Jul 17 (Japan Times) - Judo's founder Jigoro Kano was decades ahead of his time by empowering women to take up a sport that prizes technique over brute force.
But Japan's female judoka have long grappled for equality, enduring discrimination and a headline-grabbing abuse scandals even while they were winning recognition for their brilliance on the mat.
Kano told his early disciples the more subtle form of the martial art as practiced by women at the time "would be the real legacy" of judo — more so than power-based judo by men.
Indeed, a key principle of judo is ju yoku go wo seisu (roughly translated as, softness subdues hardness), meaning that physically weaker judoka can use an opponent's power against them.
Kaori Yamaguchi, who won bronze in the sport at the Seoul Olympics in 1988 and now sits on the Japanese Olympic Committee, said Kano had "a very advanced spirit" for his time.
As the first Asian member of the IOC, Kano's inclusion of women — and foreigners — was central to his philosophy that "judo must be open" and a contributor to world peace.
However, after Kano's death in 1938, women's judo in Japan was considered merely an add-on and competition was only open to women from 1978, Yamaguchi said.
At the Olympic level, men's judo debuted at the 1964 Games in Tokyo, but women's judo only appeared as an exhibition sport in Seoul in 1988 before becoming a full-fledged part of the program in 1992 in Barcelona.
Women's judo in Japan shot to prominence with the rise of the legendary Ryoko Tani — hailed by the International Judo Federation after her retirement as the "best female judoka ever."

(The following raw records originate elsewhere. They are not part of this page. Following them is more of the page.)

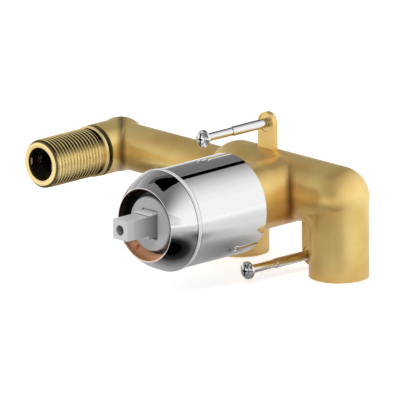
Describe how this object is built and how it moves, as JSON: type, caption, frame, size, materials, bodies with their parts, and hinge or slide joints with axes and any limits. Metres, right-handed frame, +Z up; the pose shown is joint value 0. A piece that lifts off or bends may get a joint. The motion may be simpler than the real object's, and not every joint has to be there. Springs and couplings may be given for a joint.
{
  "type": "concealed mixer valve",
  "caption": "Concealed single-lever mixer valve: cast body with downward inlets, side branch to a threaded spout nipple, chrome trim sleeve and dome over a tilting, turning cartridge stem.",
  "frame": {"origin": "on the valve axis, at the rear edge of the trim sleeve", "axes": "+X to the right along the cross pipe, +Y into the wall, +Z up; the lever stem points along -Y"},
  "size_m": [0.1556, 0.1147, 0.0634],
  "materials": {
    "cast_brass": "matt sand-cast, sealed",
    "polished_brass": "polished",
    "turned_brass": "turned",
    "chrome": "mirror",
    "zinc_steel": "bright zinc",
    "grey_plastic": "moulded",
    "white_plastic": "moulded",
    "ceramic": "lapped",
    "black_rubber": "moulded"
  },
  "bodies": {
    "body": {"valve_body": "cast_brass", "spout_nipple": "polished_brass", "nipple_seal": "black_rubber", "trim_sleeve": "chrome", "sleeve_o_ring_rear": "black_rubber", "sleeve_o_ring_front": "black_rubber", "dome_cap": "chrome", "cartridge_nut": "turned_brass", "cartridge_housing": "grey_plastic", "cartridge_base": "white_plastic", "fixed_ceramic_disc": "ceramic", "base_seal_left": "black_rubber", "base_seal_right": "black_rubber", "base_seal_outlet": "black_rubber", "plate_screw_upper": "zinc_steel", "plate_screw_lower": "zinc_steel", "spacer_tube_upper": "zinc_steel", "spacer_tube_lower": "zinc_steel"},
    "rotor": {"rotor": "grey_plastic", "rotor_o_ring": "black_rubber", "pivot_pin": "zinc_steel"},
    "stem": {"stem": "grey_plastic"},
    "disc": {"disc_carrier": "white_plastic", "moving_ceramic_disc": "ceramic"}
  },
  "joints": [
    {"name": "temperature_turn", "type": "hinge", "parent": "body", "child": "rotor", "pos_m": [0, -0.0446, 0], "axis": [0, -1, 0], "range_deg": [-50, 50]},
    {"name": "flow_tilt", "type": "hinge", "parent": "rotor", "child": "stem", "pos_m": [0, -0.0446, 0], "axis": [-1, 0, 0], "range_deg": [-12, 13]},
    {"name": "disc_slide", "type": "slide", "parent": "rotor", "child": "disc", "axis": [0, 0, -1], "range_m": [-0.00358, 0.00387]}
  ],
  "couplings": [
    {"joint": "disc_slide", "follows": "flow_tilt", "m_per_rad": 0.0166}
  ]
}
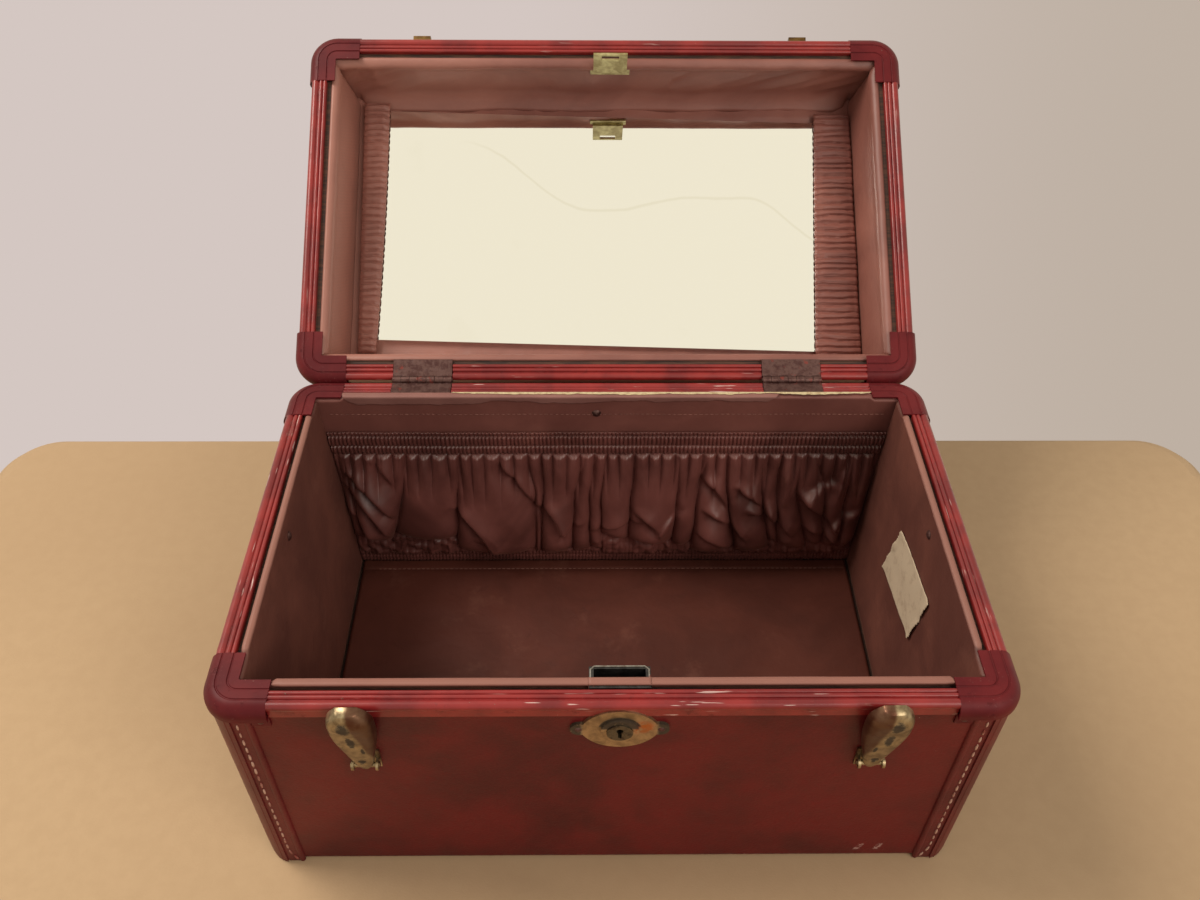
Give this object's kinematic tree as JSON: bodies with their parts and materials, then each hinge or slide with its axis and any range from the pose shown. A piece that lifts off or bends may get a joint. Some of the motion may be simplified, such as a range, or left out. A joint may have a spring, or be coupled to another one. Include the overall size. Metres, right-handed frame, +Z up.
{
  "type": "cosmetic train case",
  "caption": "Lined travel vanity case with metal-edged rim, corner caps, flip latches, key lock, gathered pocket and a mirror in its hinged lid, shown open.",
  "frame": {"origin": "centre of the base's footprint over the metal frame, on the table", "axes": "+Z up, the lock and latches face -Y, +X to the right of someone facing the lock"},
  "size_m": [0.3444, 0.4161, 0.2565],
  "materials": {
    "cover": "grained maroon leatherette, worn",
    "timber": "bare stained batten",
    "rail": "glossy red enamel, scratched to steel",
    "cap": "duller maroon enamel, edges worn to steel",
    "steel_dark": "dark tarnished steel",
    "steel": "plain steel",
    "lining": "woven satin lining, faded rose brown",
    "elastic": "gathered satin over elastic",
    "brass": "aged brass with dark spots",
    "mirror": "silvered glass",
    "grip": "stitched padded leatherette grip"
  },
  "bodies": {
    "base": {"body_shell": "cover", "body_batten": "timber", "body_rail_front": "rail", "body_rail_rear": "rail", "body_rail_left": "rail", "body_rail_right": "rail", "body_cap_front_left": "cap", "body_cap_front_right": "cap", "body_cap_rear_left": "cap", "body_cap_rear_right": "cap", "body_cap_rivets": "steel_dark", "body_bindings": "cover", "front_lining": "lining", "rear_lining": "lining", "left_lining": "lining", "right_lining": "lining", "floor_pad": "lining", "pocket_top_band": "elastic", "pocket_pouch": "lining", "pocket_bottom_band": "elastic", "lining_screws": "steel_dark", "lock_escutcheon": "brass", "lock_rivets": "steel_dark", "lock_case": "steel", "latch_plates": "brass", "latch_pins": "brass", "body_hinge_leaves": "steel_dark", "hinge_pins": "steel_dark"},
    "lid": {"lid_shell": "cover", "lid_batten": "timber", "lid_rail_front": "rail", "lid_rail_rear": "rail", "lid_rail_left": "rail", "lid_rail_right": "rail", "lid_cap_front_left": "cap", "lid_cap_front_right": "cap", "lid_cap_rear_left": "cap", "lid_cap_rear_right": "cap", "lid_cap_rivets": "steel_dark", "lid_bindings": "cover", "lid_lining_front": "lining", "lid_lining_rear": "lining", "lid_lining_left": "lining", "lid_lining_right": "lining", "lid_hinge_leaves": "steel_dark", "mirror_board": "lining", "mirror_glass": "mirror", "mirror_pocket_left": "elastic", "mirror_pocket_right": "elastic", "catch_plate": "brass", "catch_hasp": "brass", "latch_strikes": "brass", "handle_posts": "brass", "handle_pins": "brass"},
    "handle": {"handle_end_caps": "brass", "handle_grip": "grip"},
    "latch_left": {"latch_lever_left": "brass"},
    "latch_right": {"latch_lever_right": "brass"},
    "lock_plug_body": {"lock_plug": "brass"},
    "lock_bolt_body": {"lock_bolt": "steel"}
  },
  "joints": [
    {"name": "lid_hinge", "type": "hinge", "parent": "base", "child": "lid", "pos_m": [0, 0.10308, 0.13915], "axis": [1, 0, 0], "range_deg": [0, 145]},
    {"name": "handle_swing", "type": "hinge", "parent": "lid", "child": "handle", "pos_m": [0, 0.22086, 0.15064], "axis": [1, 0, 0], "range_deg": [-55, 125]},
    {"name": "latch_left_flip", "type": "hinge", "parent": "base", "child": "latch_left", "pos_m": [-0.1075, -0.1045, 0.097], "axis": [1, 0, 0], "range_deg": [-5, 60]},
    {"name": "latch_right_flip", "type": "hinge", "parent": "base", "child": "latch_right", "pos_m": [0.1125, -0.1045, 0.097], "axis": [1, 0, 0], "range_deg": [-5, 60]},
    {"name": "lock_turn", "type": "hinge", "parent": "base", "child": "lock_plug_body", "pos_m": [0.0025, -0.1025, 0.1215], "axis": [0, 1, 0], "range_deg": [0, 90]},
    {"name": "bolt_slide", "type": "slide", "parent": "base", "child": "lock_bolt_body", "axis": [0, 1, 0], "range_m": [0, 0.004]}
  ],
  "couplings": [
    {"joint": "lock_turn", "follows": "bolt_slide", "rad_per_m": 392.6}
  ]
}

The super-popular Tani was a seven-time world champion in the under-48 kg class and her Olympic golds in Sydney in 2000 and Athens in 2004 catapulted her to national stardom and boosted the profile of women's judo in Japan.
The crunch for women's judo in Japan came in London when, to the shame of a nation used to a gold rush from the sport, Kaori Matsumoto was the only judoka to return with a gold medal.